== TO BE DONE ==
Set down word for word each line from the start of the listing through the line that contains "procedural material, with", both included.

== DATASET EXTRACT ==

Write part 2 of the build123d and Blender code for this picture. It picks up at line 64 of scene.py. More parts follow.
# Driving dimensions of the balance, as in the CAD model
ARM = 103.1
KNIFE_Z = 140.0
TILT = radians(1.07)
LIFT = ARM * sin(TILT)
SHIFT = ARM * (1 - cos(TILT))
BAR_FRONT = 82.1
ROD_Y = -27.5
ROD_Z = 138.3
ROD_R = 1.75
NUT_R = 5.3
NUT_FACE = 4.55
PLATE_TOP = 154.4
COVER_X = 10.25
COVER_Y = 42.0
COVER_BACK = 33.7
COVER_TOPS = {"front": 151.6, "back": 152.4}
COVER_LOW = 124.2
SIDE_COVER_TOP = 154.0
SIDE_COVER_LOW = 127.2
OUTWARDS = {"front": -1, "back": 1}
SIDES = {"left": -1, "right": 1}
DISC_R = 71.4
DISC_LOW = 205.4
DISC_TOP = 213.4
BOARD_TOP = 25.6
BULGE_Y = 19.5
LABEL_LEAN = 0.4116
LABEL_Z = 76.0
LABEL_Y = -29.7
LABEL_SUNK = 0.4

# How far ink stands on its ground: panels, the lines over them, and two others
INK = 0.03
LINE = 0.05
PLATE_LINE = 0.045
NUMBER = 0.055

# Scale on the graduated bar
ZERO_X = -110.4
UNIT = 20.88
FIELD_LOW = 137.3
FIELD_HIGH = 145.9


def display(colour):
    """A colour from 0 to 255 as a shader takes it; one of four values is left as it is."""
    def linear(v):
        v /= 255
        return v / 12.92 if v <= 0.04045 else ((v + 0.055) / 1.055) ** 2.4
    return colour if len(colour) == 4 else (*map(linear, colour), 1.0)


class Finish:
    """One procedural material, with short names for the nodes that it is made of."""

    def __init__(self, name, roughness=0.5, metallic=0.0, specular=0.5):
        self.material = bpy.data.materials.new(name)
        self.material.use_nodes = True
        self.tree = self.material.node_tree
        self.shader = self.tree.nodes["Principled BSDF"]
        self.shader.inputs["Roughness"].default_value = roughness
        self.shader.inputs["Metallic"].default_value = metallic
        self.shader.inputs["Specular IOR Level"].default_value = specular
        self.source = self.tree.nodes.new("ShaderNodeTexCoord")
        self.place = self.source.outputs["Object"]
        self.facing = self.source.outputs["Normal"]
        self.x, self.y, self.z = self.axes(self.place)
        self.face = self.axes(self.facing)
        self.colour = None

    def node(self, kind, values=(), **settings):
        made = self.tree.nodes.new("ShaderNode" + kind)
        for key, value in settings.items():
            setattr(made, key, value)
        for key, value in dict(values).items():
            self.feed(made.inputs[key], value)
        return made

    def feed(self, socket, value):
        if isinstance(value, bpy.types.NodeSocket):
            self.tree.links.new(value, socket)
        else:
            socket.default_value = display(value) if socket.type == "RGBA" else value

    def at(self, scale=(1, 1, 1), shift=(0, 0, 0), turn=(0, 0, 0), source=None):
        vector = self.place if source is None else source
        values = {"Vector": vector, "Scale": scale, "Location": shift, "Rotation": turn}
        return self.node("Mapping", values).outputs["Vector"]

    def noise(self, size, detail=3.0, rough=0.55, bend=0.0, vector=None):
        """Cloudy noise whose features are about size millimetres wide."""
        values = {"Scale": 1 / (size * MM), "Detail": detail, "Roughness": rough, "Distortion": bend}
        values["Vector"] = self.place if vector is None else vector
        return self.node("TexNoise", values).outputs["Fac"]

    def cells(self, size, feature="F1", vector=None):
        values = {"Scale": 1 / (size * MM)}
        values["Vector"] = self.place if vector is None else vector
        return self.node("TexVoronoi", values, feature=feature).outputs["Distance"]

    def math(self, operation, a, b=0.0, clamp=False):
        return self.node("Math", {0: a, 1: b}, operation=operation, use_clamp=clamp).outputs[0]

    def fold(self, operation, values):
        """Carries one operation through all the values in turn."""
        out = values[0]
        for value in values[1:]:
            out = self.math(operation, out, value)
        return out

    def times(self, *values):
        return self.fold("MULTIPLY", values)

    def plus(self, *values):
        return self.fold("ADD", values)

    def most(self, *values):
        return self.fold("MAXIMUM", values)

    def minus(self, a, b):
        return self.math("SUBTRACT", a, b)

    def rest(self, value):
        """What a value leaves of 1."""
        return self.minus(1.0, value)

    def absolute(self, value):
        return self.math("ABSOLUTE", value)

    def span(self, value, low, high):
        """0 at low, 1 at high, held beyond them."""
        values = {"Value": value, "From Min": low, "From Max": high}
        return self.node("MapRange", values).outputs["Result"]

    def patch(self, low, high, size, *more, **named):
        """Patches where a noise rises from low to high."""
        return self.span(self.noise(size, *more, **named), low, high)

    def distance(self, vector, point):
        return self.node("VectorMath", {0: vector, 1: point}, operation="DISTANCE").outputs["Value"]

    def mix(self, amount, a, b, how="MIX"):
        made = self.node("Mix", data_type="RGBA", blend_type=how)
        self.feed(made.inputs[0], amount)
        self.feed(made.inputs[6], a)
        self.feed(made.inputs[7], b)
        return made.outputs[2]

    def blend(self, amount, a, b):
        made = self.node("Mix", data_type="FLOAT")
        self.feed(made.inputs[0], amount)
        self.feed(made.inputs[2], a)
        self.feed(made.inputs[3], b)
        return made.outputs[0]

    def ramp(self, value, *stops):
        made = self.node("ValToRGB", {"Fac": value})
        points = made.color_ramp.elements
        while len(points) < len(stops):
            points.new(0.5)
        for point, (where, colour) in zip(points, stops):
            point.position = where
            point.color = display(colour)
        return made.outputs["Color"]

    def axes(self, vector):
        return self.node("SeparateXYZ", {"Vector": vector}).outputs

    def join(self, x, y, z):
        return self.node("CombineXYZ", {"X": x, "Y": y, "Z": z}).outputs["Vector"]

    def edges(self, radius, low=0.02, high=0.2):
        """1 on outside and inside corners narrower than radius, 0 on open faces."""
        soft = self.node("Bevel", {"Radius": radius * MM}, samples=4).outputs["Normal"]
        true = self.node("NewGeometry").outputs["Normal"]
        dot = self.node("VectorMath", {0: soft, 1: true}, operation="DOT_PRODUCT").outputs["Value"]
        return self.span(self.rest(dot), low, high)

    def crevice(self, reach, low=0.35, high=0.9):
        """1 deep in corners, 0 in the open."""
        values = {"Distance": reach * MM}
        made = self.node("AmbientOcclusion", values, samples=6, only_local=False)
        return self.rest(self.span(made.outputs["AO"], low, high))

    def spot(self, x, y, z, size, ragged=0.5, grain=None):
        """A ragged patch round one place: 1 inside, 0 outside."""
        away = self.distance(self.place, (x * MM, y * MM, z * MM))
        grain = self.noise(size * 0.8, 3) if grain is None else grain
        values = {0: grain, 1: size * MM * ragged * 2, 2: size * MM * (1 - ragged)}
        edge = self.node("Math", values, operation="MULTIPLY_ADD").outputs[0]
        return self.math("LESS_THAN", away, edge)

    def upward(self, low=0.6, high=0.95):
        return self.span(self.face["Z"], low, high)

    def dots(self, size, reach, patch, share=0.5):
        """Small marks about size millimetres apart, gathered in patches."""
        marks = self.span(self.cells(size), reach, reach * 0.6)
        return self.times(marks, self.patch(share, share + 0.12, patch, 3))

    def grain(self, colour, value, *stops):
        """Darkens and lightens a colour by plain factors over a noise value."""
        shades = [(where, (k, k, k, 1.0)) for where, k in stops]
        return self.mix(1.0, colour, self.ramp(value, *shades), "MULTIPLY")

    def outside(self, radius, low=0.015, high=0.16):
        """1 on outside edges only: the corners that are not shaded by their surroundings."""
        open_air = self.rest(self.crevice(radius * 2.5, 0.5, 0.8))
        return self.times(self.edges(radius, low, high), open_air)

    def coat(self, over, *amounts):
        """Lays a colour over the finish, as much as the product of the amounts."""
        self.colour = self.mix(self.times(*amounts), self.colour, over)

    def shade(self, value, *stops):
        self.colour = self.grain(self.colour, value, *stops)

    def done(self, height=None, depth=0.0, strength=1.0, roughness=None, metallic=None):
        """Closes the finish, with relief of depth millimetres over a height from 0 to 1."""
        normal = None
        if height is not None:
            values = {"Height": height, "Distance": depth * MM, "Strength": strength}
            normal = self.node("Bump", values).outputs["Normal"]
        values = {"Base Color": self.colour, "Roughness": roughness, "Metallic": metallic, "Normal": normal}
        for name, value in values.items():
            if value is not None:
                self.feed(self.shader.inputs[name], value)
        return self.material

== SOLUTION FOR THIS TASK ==
Write part 2 of the build123d and Blender code for this picture. It picks up at line 64 of scene.py. More parts follow.
# Driving dimensions of the balance, as in the CAD model
ARM = 103.1
KNIFE_Z = 140.0
TILT = radians(1.07)
LIFT = ARM * sin(TILT)
SHIFT = ARM * (1 - cos(TILT))
BAR_FRONT = 82.1
ROD_Y = -27.5
ROD_Z = 138.3
ROD_R = 1.75
NUT_R = 5.3
NUT_FACE = 4.55
PLATE_TOP = 154.4
COVER_X = 10.25
COVER_Y = 42.0
COVER_BACK = 33.7
COVER_TOPS = {"front": 151.6, "back": 152.4}
COVER_LOW = 124.2
SIDE_COVER_TOP = 154.0
SIDE_COVER_LOW = 127.2
OUTWARDS = {"front": -1, "back": 1}
SIDES = {"left": -1, "right": 1}
DISC_R = 71.4
DISC_LOW = 205.4
DISC_TOP = 213.4
BOARD_TOP = 25.6
BULGE_Y = 19.5
LABEL_LEAN = 0.4116
LABEL_Z = 76.0
LABEL_Y = -29.7
LABEL_SUNK = 0.4

# How far ink stands on its ground: panels, the lines over them, and two others
INK = 0.03
LINE = 0.05
PLATE_LINE = 0.045
NUMBER = 0.055

# Scale on the graduated bar
ZERO_X = -110.4
UNIT = 20.88
FIELD_LOW = 137.3
FIELD_HIGH = 145.9


def display(colour):
    """A colour from 0 to 255 as a shader takes it; one of four values is left as it is."""
    def linear(v):
        v /= 255
        return v / 12.92 if v <= 0.04045 else ((v + 0.055) / 1.055) ** 2.4
    return colour if len(colour) == 4 else (*map(linear, colour), 1.0)


class Finish:
    """One procedural material, with short names for the nodes that it is made of."""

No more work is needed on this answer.